__EXTRACTED MATERIAL__
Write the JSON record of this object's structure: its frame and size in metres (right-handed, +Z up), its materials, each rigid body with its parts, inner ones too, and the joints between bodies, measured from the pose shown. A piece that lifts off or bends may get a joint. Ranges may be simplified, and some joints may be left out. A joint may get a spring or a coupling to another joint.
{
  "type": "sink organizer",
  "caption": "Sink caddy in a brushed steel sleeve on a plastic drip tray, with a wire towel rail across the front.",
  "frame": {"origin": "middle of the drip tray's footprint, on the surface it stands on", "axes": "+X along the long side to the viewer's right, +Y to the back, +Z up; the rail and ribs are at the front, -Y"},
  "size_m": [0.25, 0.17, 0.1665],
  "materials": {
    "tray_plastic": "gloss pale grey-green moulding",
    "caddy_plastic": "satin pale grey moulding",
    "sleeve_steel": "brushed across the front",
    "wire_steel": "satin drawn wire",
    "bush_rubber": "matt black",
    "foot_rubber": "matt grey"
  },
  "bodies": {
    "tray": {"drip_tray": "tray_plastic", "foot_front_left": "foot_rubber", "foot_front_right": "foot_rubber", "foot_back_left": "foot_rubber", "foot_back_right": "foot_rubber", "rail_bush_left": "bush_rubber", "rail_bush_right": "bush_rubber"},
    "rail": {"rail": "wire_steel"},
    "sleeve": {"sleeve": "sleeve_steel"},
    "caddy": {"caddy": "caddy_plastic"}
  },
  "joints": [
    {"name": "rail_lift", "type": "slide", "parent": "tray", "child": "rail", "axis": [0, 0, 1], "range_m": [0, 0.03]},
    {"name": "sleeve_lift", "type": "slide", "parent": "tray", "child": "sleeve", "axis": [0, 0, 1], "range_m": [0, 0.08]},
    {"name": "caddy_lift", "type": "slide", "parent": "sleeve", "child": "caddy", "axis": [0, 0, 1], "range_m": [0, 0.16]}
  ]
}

...

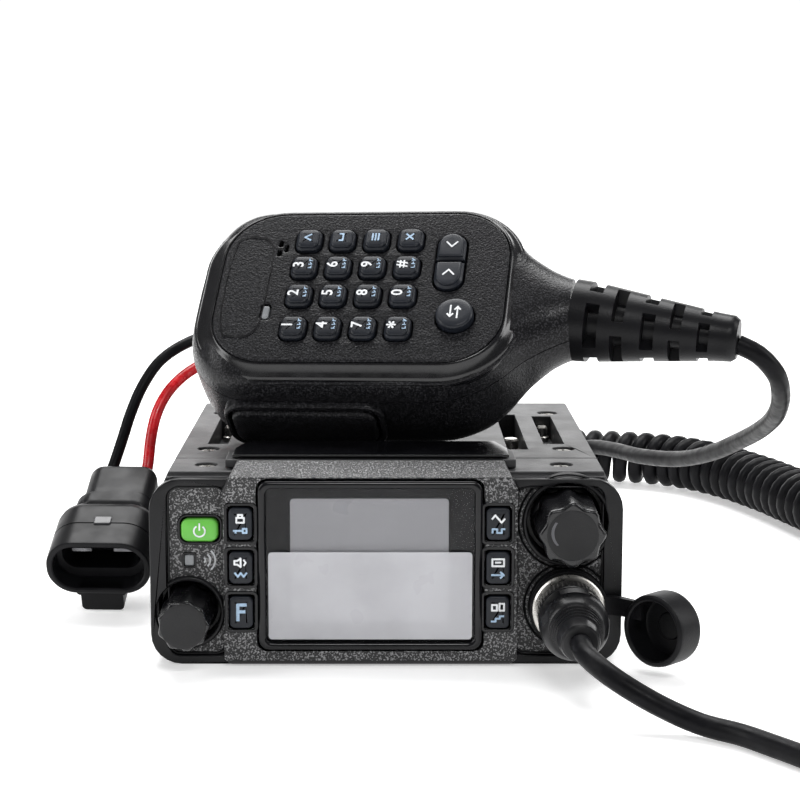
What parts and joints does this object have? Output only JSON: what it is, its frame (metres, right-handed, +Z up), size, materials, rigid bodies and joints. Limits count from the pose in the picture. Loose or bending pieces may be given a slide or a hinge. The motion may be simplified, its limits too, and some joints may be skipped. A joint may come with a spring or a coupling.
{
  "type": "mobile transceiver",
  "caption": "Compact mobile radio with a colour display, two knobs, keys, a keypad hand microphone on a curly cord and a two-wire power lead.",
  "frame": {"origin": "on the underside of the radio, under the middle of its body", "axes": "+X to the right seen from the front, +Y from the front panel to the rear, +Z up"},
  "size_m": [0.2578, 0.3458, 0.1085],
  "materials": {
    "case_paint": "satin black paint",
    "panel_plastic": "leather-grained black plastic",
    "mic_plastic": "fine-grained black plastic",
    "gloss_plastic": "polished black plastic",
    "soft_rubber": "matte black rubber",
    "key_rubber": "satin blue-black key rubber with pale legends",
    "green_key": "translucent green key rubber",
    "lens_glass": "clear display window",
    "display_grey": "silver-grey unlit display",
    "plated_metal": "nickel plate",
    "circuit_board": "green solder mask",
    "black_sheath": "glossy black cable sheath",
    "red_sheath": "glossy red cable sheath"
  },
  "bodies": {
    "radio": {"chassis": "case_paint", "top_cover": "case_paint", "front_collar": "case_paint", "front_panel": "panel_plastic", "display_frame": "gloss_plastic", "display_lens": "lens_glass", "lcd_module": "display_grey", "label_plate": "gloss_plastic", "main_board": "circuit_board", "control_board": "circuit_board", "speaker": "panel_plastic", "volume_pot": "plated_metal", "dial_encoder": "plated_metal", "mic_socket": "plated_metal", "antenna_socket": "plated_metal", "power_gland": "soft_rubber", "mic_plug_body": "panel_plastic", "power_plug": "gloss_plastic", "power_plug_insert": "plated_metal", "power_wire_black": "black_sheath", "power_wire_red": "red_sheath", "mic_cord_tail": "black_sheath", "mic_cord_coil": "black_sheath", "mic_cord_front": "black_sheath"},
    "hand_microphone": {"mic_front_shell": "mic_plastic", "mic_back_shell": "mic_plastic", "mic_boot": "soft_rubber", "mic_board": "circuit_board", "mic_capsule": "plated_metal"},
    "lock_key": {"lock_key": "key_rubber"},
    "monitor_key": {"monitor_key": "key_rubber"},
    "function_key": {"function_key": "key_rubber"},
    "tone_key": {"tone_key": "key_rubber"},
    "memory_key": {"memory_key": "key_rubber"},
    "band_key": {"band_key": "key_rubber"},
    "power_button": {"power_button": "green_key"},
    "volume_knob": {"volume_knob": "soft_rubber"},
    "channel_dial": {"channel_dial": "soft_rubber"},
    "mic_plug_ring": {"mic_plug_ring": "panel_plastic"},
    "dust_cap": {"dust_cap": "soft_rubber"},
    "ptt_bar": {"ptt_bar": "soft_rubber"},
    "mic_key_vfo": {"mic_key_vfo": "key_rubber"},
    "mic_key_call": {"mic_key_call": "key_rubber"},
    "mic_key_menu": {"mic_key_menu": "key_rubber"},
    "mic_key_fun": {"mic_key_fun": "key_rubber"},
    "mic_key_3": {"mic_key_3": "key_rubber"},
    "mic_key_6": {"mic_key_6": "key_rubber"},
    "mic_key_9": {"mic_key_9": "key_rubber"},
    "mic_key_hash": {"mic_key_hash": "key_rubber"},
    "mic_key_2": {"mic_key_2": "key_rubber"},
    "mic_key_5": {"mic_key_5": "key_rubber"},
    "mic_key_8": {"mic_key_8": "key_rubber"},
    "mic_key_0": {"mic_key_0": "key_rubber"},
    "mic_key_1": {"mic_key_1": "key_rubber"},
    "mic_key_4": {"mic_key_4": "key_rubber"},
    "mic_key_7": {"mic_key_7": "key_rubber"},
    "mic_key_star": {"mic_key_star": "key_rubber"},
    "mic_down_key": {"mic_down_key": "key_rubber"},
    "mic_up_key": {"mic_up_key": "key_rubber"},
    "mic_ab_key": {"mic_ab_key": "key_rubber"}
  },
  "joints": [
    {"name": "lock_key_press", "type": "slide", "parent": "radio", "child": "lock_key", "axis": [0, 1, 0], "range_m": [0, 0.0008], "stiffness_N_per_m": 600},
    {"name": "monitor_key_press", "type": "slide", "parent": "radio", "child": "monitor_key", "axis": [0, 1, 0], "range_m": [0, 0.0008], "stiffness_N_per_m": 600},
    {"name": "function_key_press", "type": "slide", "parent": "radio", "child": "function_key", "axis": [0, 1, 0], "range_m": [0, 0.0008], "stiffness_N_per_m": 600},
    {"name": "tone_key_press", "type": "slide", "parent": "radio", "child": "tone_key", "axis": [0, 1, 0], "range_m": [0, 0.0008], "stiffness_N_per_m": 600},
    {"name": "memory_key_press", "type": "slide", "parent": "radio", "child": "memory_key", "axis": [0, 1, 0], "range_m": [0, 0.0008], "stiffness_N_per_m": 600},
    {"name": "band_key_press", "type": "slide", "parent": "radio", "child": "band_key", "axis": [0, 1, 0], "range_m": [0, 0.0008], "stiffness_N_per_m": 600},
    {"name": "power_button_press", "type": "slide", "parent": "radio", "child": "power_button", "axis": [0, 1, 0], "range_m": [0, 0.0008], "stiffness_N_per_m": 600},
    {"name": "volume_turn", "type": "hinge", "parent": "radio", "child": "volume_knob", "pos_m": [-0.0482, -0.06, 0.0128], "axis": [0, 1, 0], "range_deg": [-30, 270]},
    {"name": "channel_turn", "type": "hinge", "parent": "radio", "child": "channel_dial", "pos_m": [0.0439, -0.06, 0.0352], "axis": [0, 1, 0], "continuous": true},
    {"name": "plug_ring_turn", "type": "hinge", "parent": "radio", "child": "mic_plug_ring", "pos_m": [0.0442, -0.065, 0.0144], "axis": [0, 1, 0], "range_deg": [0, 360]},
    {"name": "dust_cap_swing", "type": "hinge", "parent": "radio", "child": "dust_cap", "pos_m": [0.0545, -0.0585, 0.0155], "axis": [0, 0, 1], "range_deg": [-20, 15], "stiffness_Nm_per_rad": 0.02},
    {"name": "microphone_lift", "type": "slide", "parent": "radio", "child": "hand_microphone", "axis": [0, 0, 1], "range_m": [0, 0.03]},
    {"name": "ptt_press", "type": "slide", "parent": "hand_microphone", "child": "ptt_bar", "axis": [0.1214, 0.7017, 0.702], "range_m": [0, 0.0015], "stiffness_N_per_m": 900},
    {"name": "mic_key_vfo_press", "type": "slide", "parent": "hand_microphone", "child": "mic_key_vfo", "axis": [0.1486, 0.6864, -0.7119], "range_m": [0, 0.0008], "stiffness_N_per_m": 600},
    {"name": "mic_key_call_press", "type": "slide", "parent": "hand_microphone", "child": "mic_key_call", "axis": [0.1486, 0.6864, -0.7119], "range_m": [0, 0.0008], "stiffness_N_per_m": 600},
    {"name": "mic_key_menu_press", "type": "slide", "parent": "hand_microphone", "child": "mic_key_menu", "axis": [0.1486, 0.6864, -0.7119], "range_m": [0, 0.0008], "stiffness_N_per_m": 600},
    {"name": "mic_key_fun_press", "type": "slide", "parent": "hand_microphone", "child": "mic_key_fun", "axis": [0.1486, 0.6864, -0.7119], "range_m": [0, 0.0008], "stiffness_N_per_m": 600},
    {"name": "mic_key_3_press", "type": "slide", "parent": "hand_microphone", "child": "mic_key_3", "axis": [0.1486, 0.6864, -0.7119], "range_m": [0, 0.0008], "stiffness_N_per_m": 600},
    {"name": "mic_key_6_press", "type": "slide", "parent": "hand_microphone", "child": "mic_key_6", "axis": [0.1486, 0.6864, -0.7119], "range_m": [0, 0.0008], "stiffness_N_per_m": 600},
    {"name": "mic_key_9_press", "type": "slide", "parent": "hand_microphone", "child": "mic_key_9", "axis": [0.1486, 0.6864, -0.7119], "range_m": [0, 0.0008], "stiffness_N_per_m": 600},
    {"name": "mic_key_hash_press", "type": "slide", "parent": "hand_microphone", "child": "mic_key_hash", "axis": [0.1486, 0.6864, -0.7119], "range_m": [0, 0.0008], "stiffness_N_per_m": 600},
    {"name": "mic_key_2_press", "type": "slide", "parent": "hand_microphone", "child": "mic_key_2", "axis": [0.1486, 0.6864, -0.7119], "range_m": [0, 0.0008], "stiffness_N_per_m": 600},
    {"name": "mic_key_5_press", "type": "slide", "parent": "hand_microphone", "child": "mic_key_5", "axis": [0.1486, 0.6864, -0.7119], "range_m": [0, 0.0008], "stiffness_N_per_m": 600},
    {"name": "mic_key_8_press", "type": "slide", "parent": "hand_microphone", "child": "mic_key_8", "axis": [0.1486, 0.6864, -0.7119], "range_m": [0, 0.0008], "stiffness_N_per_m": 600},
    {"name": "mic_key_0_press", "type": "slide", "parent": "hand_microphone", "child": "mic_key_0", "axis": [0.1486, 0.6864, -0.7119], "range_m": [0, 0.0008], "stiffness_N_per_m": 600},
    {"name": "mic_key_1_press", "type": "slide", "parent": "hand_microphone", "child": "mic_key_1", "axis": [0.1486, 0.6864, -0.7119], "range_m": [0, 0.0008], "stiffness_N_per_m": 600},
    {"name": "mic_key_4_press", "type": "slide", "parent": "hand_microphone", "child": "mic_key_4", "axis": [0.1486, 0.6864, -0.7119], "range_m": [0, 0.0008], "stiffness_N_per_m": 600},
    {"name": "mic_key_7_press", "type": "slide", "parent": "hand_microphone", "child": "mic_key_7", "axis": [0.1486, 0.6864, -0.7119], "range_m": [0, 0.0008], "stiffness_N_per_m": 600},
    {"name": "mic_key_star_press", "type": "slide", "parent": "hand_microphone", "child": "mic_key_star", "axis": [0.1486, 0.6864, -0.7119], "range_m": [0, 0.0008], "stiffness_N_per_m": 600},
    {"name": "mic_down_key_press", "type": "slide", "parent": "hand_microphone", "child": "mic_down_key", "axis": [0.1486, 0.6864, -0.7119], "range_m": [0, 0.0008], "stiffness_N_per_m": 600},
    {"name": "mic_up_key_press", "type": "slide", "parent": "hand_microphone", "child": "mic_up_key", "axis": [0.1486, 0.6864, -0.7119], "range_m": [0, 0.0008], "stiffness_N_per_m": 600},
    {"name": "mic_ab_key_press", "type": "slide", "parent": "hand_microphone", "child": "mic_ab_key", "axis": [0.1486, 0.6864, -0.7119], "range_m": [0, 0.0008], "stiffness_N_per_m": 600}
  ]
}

__OBJECTIVE__
Find every line that includes the string "with". Report how many there are and nothing else.

__PROBLEM SOLUTION__
5